Short exercise
Print out the material that follows word for word.

Collected data
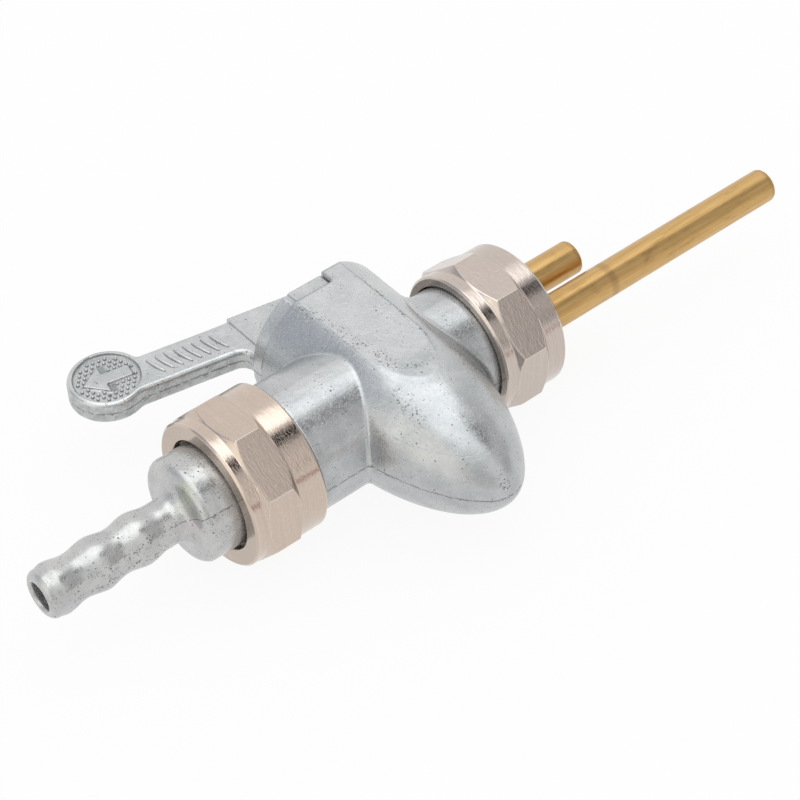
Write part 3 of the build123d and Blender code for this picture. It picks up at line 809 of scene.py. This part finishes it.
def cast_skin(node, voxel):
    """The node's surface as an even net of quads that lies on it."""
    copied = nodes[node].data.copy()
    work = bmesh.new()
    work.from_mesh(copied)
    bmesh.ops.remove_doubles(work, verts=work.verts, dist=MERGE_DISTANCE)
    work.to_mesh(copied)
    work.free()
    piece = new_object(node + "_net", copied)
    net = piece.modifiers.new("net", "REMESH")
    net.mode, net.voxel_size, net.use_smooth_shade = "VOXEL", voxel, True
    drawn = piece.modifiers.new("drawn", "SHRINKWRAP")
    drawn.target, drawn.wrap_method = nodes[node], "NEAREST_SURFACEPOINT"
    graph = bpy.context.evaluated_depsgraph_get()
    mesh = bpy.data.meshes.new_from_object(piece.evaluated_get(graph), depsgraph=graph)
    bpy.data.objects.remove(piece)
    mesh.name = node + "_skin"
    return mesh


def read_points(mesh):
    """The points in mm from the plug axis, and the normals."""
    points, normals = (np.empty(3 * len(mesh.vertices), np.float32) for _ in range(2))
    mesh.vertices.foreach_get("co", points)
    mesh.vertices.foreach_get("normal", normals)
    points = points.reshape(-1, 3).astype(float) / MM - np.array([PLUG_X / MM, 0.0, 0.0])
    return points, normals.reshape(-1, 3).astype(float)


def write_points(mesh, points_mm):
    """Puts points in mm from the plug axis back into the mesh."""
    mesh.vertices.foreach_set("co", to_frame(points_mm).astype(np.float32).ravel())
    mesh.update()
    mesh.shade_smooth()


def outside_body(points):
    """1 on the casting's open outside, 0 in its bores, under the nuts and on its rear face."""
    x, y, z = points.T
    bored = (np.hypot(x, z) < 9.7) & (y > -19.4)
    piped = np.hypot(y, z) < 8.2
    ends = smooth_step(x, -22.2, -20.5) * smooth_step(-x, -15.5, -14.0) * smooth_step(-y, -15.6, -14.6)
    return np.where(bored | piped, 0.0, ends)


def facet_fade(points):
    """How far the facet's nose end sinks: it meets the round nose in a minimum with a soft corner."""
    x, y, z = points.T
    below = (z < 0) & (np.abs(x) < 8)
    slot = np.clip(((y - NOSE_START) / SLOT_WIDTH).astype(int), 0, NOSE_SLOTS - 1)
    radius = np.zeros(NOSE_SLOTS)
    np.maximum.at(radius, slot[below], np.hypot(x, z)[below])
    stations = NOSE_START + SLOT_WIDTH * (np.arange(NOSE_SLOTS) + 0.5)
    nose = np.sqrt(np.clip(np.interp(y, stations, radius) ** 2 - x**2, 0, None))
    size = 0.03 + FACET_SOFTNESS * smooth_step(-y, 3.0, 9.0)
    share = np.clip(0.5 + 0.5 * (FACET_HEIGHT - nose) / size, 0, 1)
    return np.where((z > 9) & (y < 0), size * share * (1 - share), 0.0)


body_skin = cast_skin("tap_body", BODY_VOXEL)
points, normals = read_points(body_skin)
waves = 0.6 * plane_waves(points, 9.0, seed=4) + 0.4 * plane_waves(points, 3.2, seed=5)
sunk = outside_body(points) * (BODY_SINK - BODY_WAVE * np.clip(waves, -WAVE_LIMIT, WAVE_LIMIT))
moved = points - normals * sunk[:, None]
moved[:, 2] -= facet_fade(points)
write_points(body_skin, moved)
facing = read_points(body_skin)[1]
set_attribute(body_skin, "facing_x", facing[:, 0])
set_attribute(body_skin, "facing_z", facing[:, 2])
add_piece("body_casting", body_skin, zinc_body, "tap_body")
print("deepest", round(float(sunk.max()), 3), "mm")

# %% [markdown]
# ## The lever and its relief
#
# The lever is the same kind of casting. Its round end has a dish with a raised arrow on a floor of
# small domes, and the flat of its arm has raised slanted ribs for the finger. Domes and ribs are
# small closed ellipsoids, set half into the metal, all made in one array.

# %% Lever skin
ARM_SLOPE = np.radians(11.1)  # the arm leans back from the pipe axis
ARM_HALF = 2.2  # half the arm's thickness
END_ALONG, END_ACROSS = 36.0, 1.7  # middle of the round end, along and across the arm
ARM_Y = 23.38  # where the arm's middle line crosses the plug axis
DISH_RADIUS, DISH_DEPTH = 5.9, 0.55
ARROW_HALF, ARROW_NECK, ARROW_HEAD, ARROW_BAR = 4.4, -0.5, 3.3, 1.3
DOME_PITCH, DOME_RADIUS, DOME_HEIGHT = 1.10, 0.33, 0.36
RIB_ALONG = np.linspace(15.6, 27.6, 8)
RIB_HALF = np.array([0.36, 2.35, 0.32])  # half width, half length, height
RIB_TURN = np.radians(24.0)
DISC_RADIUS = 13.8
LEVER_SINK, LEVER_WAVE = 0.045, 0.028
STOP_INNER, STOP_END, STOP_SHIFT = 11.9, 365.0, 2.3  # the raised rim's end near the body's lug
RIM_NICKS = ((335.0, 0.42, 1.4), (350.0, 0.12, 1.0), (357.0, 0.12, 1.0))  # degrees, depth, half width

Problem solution
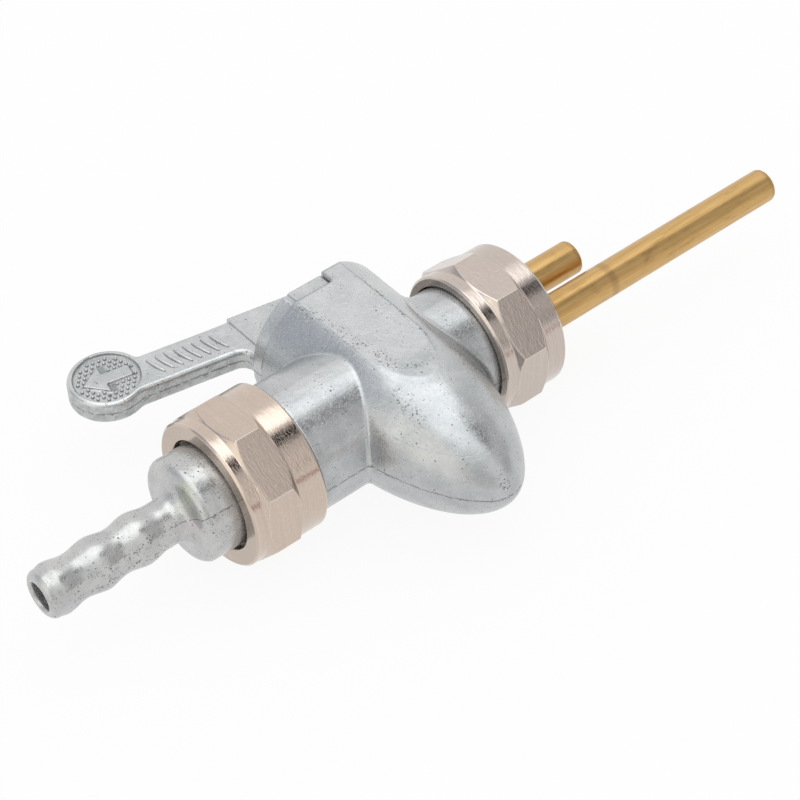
Write part 3 of the build123d and Blender code for this picture. It picks up at line 809 of scene.py. This part finishes it.
def cast_skin(node, voxel):
    """The node's surface as an even net of quads that lies on it."""
    copied = nodes[node].data.copy()
    work = bmesh.new()
    work.from_mesh(copied)
    bmesh.ops.remove_doubles(work, verts=work.verts, dist=MERGE_DISTANCE)
    work.to_mesh(copied)
    work.free()
    piece = new_object(node + "_net", copied)
    net = piece.modifiers.new("net", "REMESH")
    net.mode, net.voxel_size, net.use_smooth_shade = "VOXEL", voxel, True
    drawn = piece.modifiers.new("drawn", "SHRINKWRAP")
    drawn.target, drawn.wrap_method = nodes[node], "NEAREST_SURFACEPOINT"
    graph = bpy.context.evaluated_depsgraph_get()
    mesh = bpy.data.meshes.new_from_object(piece.evaluated_get(graph), depsgraph=graph)
    bpy.data.objects.remove(piece)
    mesh.name = node + "_skin"
    return mesh


def read_points(mesh):
    """The points in mm from the plug axis, and the normals."""
    points, normals = (np.empty(3 * len(mesh.vertices), np.float32) for _ in range(2))
    mesh.vertices.foreach_get("co", points)
    mesh.vertices.foreach_get("normal", normals)
    points = points.reshape(-1, 3).astype(float) / MM - np.array([PLUG_X / MM, 0.0, 0.0])
    return points, normals.reshape(-1, 3).astype(float)


def write_points(mesh, points_mm):
    """Puts points in mm from the plug axis back into the mesh."""
    mesh.vertices.foreach_set("co", to_frame(points_mm).astype(np.float32).ravel())
    mesh.update()
    mesh.shade_smooth()


def outside_body(points):
    """1 on the casting's open outside, 0 in its bores, under the nuts and on its rear face."""
    x, y, z = points.T
    bored = (np.hypot(x, z) < 9.7) & (y > -19.4)
    piped = np.hypot(y, z) < 8.2
    ends = smooth_step(x, -22.2, -20.5) * smooth_step(-x, -15.5, -14.0) * smooth_step(-y, -15.6, -14.6)
    return np.where(bored | piped, 0.0, ends)


def facet_fade(points):
    """How far the facet's nose end sinks: it meets the round nose in a minimum with a soft corner."""
    x, y, z = points.T
    below = (z < 0) & (np.abs(x) < 8)
    slot = np.clip(((y - NOSE_START) / SLOT_WIDTH).astype(int), 0, NOSE_SLOTS - 1)
    radius = np.zeros(NOSE_SLOTS)
    np.maximum.at(radius, slot[below], np.hypot(x, z)[below])
    stations = NOSE_START + SLOT_WIDTH * (np.arange(NOSE_SLOTS) + 0.5)
    nose = np.sqrt(np.clip(np.interp(y, stations, radius) ** 2 - x**2, 0, None))
    size = 0.03 + FACET_SOFTNESS * smooth_step(-y, 3.0, 9.0)
    share = np.clip(0.5 + 0.5 * (FACET_HEIGHT - nose) / size, 0, 1)
    return np.where((z > 9) & (y < 0), size * share * (1 - share), 0.0)


body_skin = cast_skin("tap_body", BODY_VOXEL)
points, normals = read_points(body_skin)
waves = 0.6 * plane_waves(points, 9.0, seed=4) + 0.4 * plane_waves(points, 3.2, seed=5)
sunk = outside_body(points) * (BODY_SINK - BODY_WAVE * np.clip(waves, -WAVE_LIMIT, WAVE_LIMIT))
moved = points - normals * sunk[:, None]
moved[:, 2] -= facet_fade(points)
write_points(body_skin, moved)
facing = read_points(body_skin)[1]
set_attribute(body_skin, "facing_x", facing[:, 0])
set_attribute(body_skin, "facing_z", facing[:, 2])
add_piece("body_casting", body_skin, zinc_body, "tap_body")
print("deepest", round(float(sunk.max()), 3), "mm")

# %% [markdown]
# ## The lever and its relief
#
# The lever is the same kind of casting. Its round end has a dish with a raised arrow on a floor of
# small domes, and the flat of its arm has raised slanted ribs for the finger. Domes and ribs are
# small closed ellipsoids, set half into the metal, all made in one array.

# %% Lever skin
ARM_SLOPE = np.radians(11.1)  # the arm leans back from the pipe axis
ARM_HALF = 2.2  # half the arm's thickness
END_ALONG, END_ACROSS = 36.0, 1.7  # middle of the round end, along and across the arm
ARM_Y = 23.38  # where the arm's middle line crosses the plug axis
DISH_RADIUS, DISH_DEPTH = 5.9, 0.55
ARROW_HALF, ARROW_NECK, ARROW_HEAD, ARROW_BAR = 4.4, -0.5, 3.3, 1.3
DOME_PITCH, DOME_RADIUS, DOME_HEIGHT = 1.10, 0.33, 0.36
RIB_ALONG = np.linspace(15.6, 27.6, 8)
RIB_HALF = np.array([0.36, 2.35, 0.32])  # half width, half length, height
RIB_TURN = np.radians(24.0)
DISC_RADIUS = 13.8
LEVER_SINK, LEVER_WAVE = 0.045, 0.028
STOP_INNER, STOP_END, STOP_SHIFT = 11.9, 365.0, 2.3  # the raised rim's end near the body's lug
RIM_NICKS = ((335.0, 0.42, 1.4), (350.0, 0.12, 1.0), (357.0, 0.12, 1.0))  # degrees, depth, half width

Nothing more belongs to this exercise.